Write the data out again, exactly as given.

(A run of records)
Start
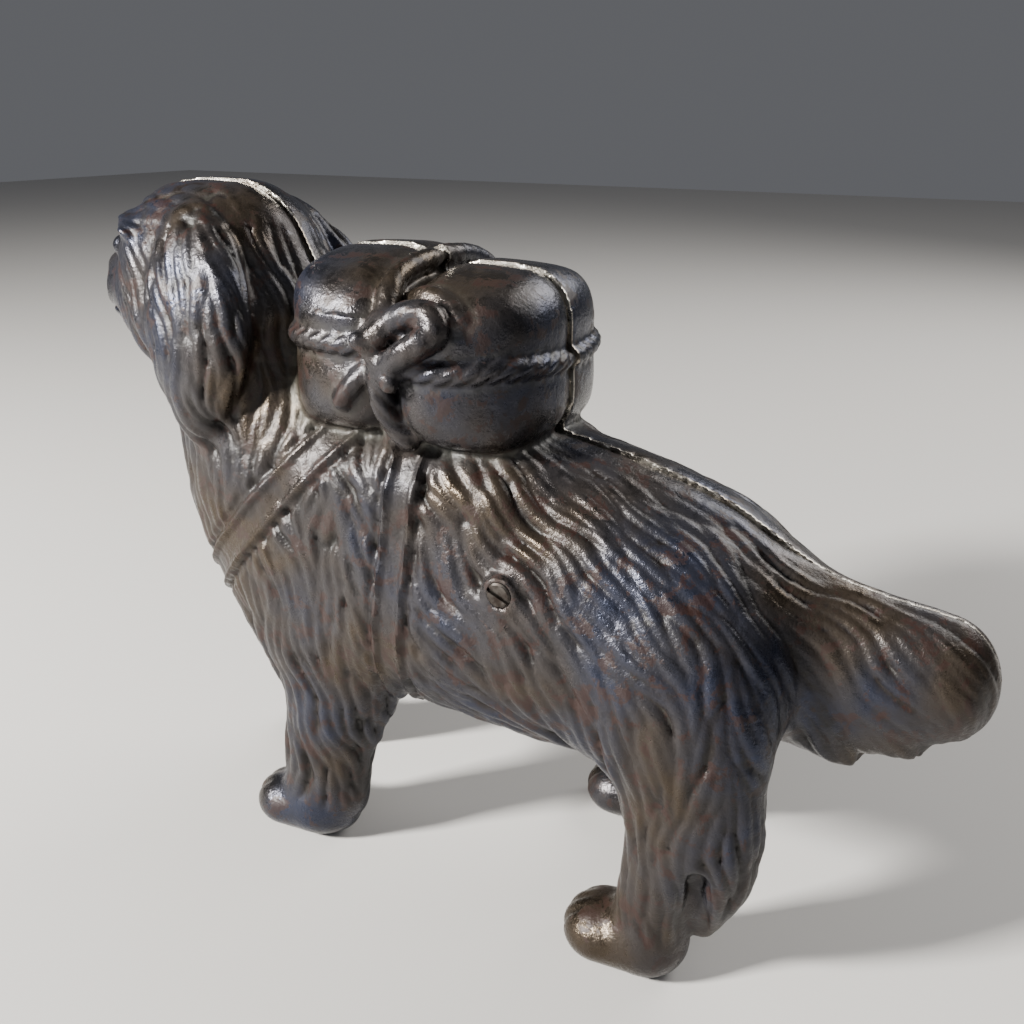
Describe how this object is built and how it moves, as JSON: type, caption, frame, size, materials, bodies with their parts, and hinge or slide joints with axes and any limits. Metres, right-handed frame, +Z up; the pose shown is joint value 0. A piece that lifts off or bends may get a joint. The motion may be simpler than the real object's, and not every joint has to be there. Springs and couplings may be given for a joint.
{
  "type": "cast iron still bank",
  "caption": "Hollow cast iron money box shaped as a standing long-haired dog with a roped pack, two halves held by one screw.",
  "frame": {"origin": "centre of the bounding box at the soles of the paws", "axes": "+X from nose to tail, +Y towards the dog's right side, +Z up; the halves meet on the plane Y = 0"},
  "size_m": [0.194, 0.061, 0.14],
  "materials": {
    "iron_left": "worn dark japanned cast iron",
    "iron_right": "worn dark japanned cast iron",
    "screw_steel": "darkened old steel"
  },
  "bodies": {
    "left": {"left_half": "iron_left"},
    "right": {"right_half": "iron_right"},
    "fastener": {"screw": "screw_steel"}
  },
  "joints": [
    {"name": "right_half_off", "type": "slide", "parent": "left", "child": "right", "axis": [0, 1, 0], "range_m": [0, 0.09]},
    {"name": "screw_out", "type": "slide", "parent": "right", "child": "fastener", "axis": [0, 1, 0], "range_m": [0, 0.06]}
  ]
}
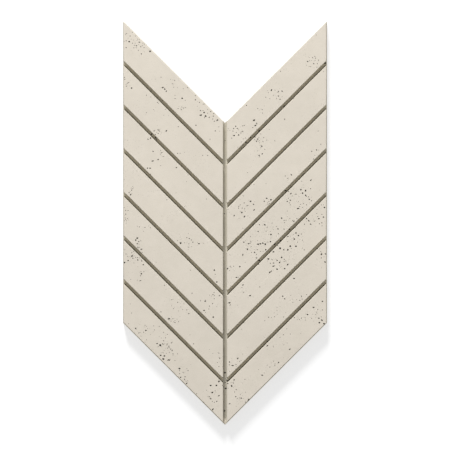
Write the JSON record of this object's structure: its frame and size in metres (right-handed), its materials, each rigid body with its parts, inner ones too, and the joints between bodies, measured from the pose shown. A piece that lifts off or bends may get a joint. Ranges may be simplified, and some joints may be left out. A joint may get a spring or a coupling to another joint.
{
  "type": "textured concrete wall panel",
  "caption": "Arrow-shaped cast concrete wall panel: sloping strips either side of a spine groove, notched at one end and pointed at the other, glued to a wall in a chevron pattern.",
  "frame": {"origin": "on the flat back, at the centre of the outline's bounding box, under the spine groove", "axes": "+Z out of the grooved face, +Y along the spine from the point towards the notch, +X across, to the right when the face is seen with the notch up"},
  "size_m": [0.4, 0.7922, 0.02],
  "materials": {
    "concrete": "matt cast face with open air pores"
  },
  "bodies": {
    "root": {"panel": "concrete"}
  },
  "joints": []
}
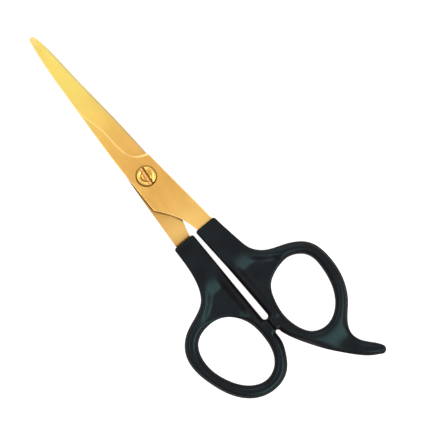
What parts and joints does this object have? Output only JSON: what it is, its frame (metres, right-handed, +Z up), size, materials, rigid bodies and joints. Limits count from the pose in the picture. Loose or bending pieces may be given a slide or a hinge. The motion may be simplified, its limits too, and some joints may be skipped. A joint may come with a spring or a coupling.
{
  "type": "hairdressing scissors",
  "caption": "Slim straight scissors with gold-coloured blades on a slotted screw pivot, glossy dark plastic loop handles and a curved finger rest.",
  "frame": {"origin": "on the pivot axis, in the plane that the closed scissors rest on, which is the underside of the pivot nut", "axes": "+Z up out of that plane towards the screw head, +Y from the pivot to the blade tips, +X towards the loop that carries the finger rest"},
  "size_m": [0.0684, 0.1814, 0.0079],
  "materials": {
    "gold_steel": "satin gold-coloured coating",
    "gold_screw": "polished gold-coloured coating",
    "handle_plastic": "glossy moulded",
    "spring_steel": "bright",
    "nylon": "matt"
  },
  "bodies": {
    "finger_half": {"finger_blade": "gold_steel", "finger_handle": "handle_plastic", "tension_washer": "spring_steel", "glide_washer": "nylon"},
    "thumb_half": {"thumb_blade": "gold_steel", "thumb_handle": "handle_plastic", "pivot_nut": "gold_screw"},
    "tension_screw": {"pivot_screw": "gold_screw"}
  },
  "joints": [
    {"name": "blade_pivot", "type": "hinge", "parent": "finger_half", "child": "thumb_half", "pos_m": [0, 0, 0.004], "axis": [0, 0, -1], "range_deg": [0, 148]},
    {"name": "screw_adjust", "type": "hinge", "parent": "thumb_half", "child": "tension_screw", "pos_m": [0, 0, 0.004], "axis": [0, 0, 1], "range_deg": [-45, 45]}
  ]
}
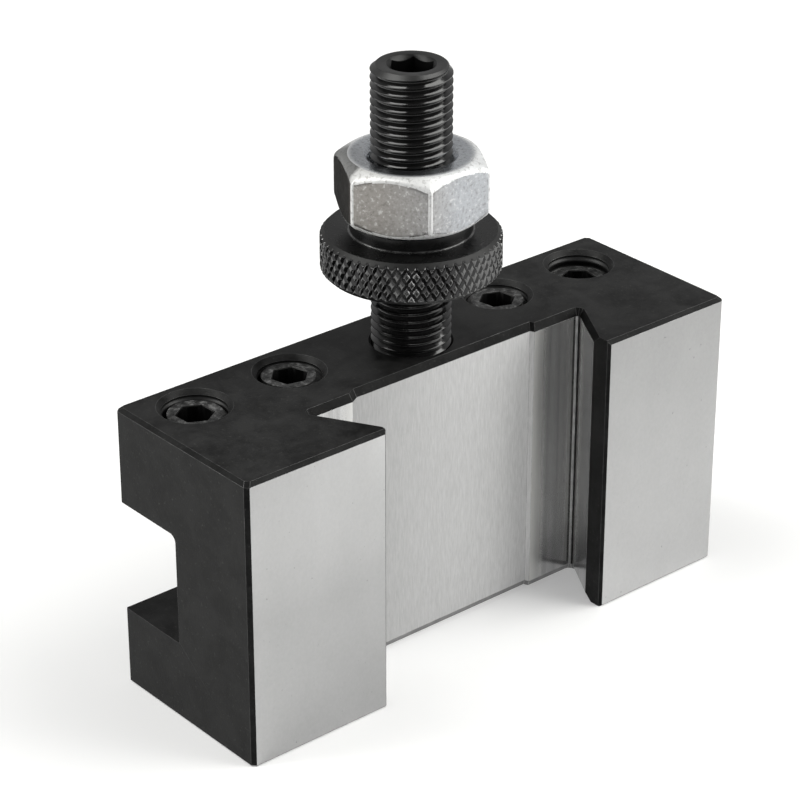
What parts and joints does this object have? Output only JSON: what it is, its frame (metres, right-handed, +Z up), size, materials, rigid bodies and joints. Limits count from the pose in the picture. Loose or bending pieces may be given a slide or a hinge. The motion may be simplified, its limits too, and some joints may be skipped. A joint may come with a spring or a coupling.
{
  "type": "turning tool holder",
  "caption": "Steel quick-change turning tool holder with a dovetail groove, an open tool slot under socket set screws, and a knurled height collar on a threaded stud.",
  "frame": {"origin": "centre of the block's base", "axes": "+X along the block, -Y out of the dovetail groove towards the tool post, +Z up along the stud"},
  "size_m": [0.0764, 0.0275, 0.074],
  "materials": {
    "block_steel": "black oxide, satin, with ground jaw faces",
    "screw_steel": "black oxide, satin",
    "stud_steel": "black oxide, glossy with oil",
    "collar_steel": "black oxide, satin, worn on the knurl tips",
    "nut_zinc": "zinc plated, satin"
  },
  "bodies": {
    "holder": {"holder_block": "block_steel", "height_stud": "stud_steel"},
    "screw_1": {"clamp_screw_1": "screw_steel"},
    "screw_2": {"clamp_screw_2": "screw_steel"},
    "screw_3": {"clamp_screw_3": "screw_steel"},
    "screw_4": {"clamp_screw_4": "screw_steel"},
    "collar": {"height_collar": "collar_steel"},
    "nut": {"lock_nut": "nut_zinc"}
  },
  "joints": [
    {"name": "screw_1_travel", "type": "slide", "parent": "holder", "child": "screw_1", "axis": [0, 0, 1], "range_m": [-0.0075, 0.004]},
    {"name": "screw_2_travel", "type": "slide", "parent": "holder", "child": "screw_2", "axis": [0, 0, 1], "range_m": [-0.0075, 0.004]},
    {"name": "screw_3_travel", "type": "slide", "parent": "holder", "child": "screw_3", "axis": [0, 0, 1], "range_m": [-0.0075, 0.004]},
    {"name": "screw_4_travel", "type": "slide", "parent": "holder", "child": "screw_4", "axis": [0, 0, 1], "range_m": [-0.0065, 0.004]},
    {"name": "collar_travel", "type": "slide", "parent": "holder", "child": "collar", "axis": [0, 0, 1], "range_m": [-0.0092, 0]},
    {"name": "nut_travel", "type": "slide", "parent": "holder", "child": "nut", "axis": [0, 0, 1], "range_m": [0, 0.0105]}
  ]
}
End
◆ **THE ANSWER**
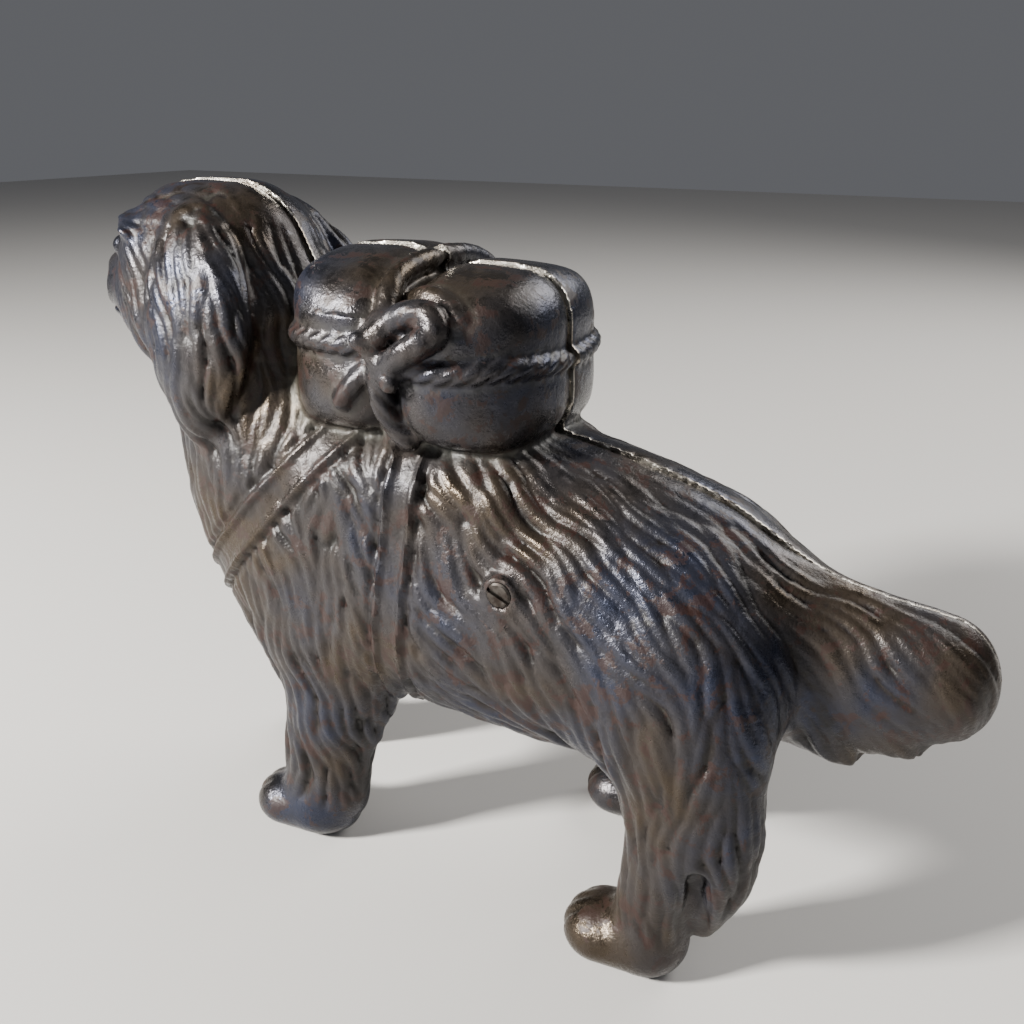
Describe how this object is built and how it moves, as JSON: type, caption, frame, size, materials, bodies with their parts, and hinge or slide joints with axes and any limits. Metres, right-handed frame, +Z up; the pose shown is joint value 0. A piece that lifts off or bends may get a joint. The motion may be simpler than the real object's, and not every joint has to be there. Springs and couplings may be given for a joint.
{
  "type": "cast iron still bank",
  "caption": "Hollow cast iron money box shaped as a standing long-haired dog with a roped pack, two halves held by one screw.",
  "frame": {"origin": "centre of the bounding box at the soles of the paws", "axes": "+X from nose to tail, +Y towards the dog's right side, +Z up; the halves meet on the plane Y = 0"},
  "size_m": [0.194, 0.061, 0.14],
  "materials": {
    "iron_left": "worn dark japanned cast iron",
    "iron_right": "worn dark japanned cast iron",
    "screw_steel": "darkened old steel"
  },
  "bodies": {
    "left": {"left_half": "iron_left"},
    "right": {"right_half": "iron_right"},
    "fastener": {"screw": "screw_steel"}
  },
  "joints": [
    {"name": "right_half_off", "type": "slide", "parent": "left", "child": "right", "axis": [0, 1, 0], "range_m": [0, 0.09]},
    {"name": "screw_out", "type": "slide", "parent": "right", "child": "fastener", "axis": [0, 1, 0], "range_m": [0, 0.06]}
  ]
}
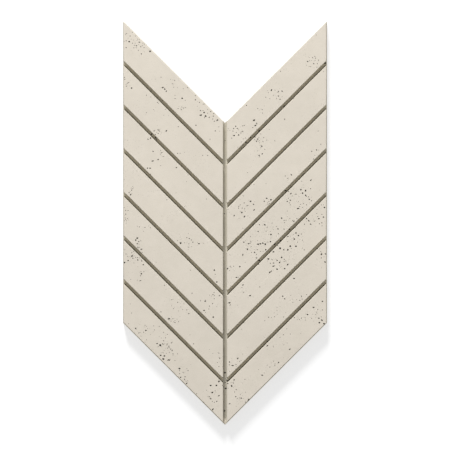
Write the JSON record of this object's structure: its frame and size in metres (right-handed), its materials, each rigid body with its parts, inner ones too, and the joints between bodies, measured from the pose shown. A piece that lifts off or bends may get a joint. Ranges may be simplified, and some joints may be left out. A joint may get a spring or a coupling to another joint.
{
  "type": "textured concrete wall panel",
  "caption": "Arrow-shaped cast concrete wall panel: sloping strips either side of a spine groove, notched at one end and pointed at the other, glued to a wall in a chevron pattern.",
  "frame": {"origin": "on the flat back, at the centre of the outline's bounding box, under the spine groove", "axes": "+Z out of the grooved face, +Y along the spine from the point towards the notch, +X across, to the right when the face is seen with the notch up"},
  "size_m": [0.4, 0.7922, 0.02],
  "materials": {
    "concrete": "matt cast face with open air pores"
  },
  "bodies": {
    "root": {"panel": "concrete"}
  },
  "joints": []
}
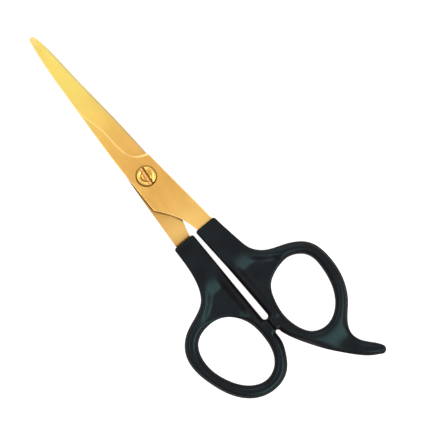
What parts and joints does this object have? Output only JSON: what it is, its frame (metres, right-handed, +Z up), size, materials, rigid bodies and joints. Limits count from the pose in the picture. Loose or bending pieces may be given a slide or a hinge. The motion may be simplified, its limits too, and some joints may be skipped. A joint may come with a spring or a coupling.
{
  "type": "hairdressing scissors",
  "caption": "Slim straight scissors with gold-coloured blades on a slotted screw pivot, glossy dark plastic loop handles and a curved finger rest.",
  "frame": {"origin": "on the pivot axis, in the plane that the closed scissors rest on, which is the underside of the pivot nut", "axes": "+Z up out of that plane towards the screw head, +Y from the pivot to the blade tips, +X towards the loop that carries the finger rest"},
  "size_m": [0.0684, 0.1814, 0.0079],
  "materials": {
    "gold_steel": "satin gold-coloured coating",
    "gold_screw": "polished gold-coloured coating",
    "handle_plastic": "glossy moulded",
    "spring_steel": "bright",
    "nylon": "matt"
  },
  "bodies": {
    "finger_half": {"finger_blade": "gold_steel", "finger_handle": "handle_plastic", "tension_washer": "spring_steel", "glide_washer": "nylon"},
    "thumb_half": {"thumb_blade": "gold_steel", "thumb_handle": "handle_plastic", "pivot_nut": "gold_screw"},
    "tension_screw": {"pivot_screw": "gold_screw"}
  },
  "joints": [
    {"name": "blade_pivot", "type": "hinge", "parent": "finger_half", "child": "thumb_half", "pos_m": [0, 0, 0.004], "axis": [0, 0, -1], "range_deg": [0, 148]},
    {"name": "screw_adjust", "type": "hinge", "parent": "thumb_half", "child": "tension_screw", "pos_m": [0, 0, 0.004], "axis": [0, 0, 1], "range_deg": [-45, 45]}
  ]
}
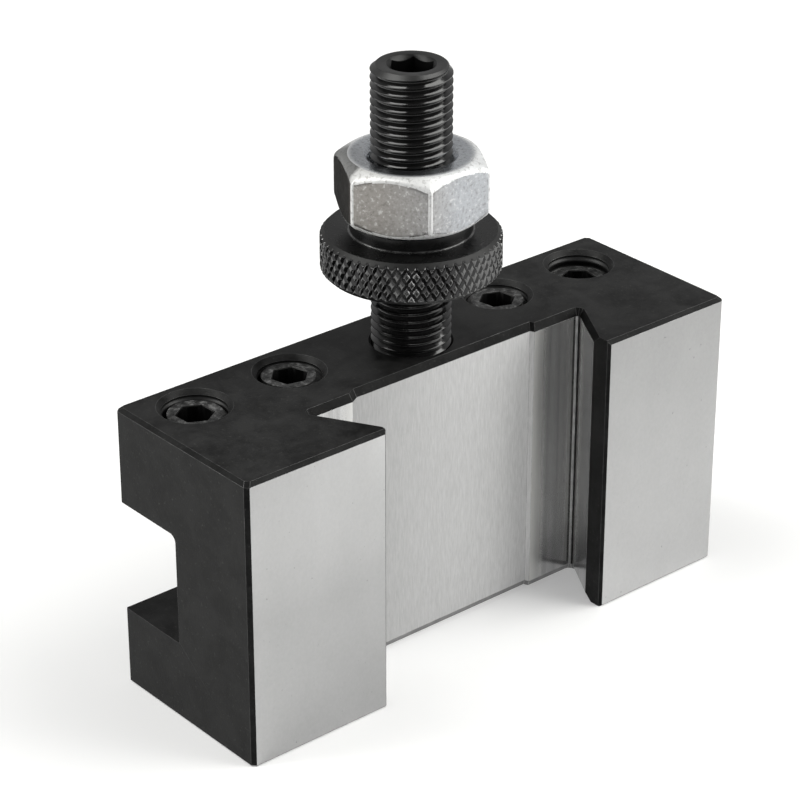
What parts and joints does this object have? Output only JSON: what it is, its frame (metres, right-handed, +Z up), size, materials, rigid bodies and joints. Limits count from the pose in the picture. Loose or bending pieces may be given a slide or a hinge. The motion may be simplified, its limits too, and some joints may be skipped. A joint may come with a spring or a coupling.
{
  "type": "turning tool holder",
  "caption": "Steel quick-change turning tool holder with a dovetail groove, an open tool slot under socket set screws, and a knurled height collar on a threaded stud.",
  "frame": {"origin": "centre of the block's base", "axes": "+X along the block, -Y out of the dovetail groove towards the tool post, +Z up along the stud"},
  "size_m": [0.0764, 0.0275, 0.074],
  "materials": {
    "block_steel": "black oxide, satin, with ground jaw faces",
    "screw_steel": "black oxide, satin",
    "stud_steel": "black oxide, glossy with oil",
    "collar_steel": "black oxide, satin, worn on the knurl tips",
    "nut_zinc": "zinc plated, satin"
  },
  "bodies": {
    "holder": {"holder_block": "block_steel", "height_stud": "stud_steel"},
    "screw_1": {"clamp_screw_1": "screw_steel"},
    "screw_2": {"clamp_screw_2": "screw_steel"},
    "screw_3": {"clamp_screw_3": "screw_steel"},
    "screw_4": {"clamp_screw_4": "screw_steel"},
    "collar": {"height_collar": "collar_steel"},
    "nut": {"lock_nut": "nut_zinc"}
  },
  "joints": [
    {"name": "screw_1_travel", "type": "slide", "parent": "holder", "child": "screw_1", "axis": [0, 0, 1], "range_m": [-0.0075, 0.004]},
    {"name": "screw_2_travel", "type": "slide", "parent": "holder", "child": "screw_2", "axis": [0, 0, 1], "range_m": [-0.0075, 0.004]},
    {"name": "screw_3_travel", "type": "slide", "parent": "holder", "child": "screw_3", "axis": [0, 0, 1], "range_m": [-0.0075, 0.004]},
    {"name": "screw_4_travel", "type": "slide", "parent": "holder", "child": "screw_4", "axis": [0, 0, 1], "range_m": [-0.0065, 0.004]},
    {"name": "collar_travel", "type": "slide", "parent": "holder", "child": "collar", "axis": [0, 0, 1], "range_m": [-0.0092, 0]},
    {"name": "nut_travel", "type": "slide", "parent": "holder", "child": "nut", "axis": [0, 0, 1], "range_m": [0, 0.0105]}
  ]
}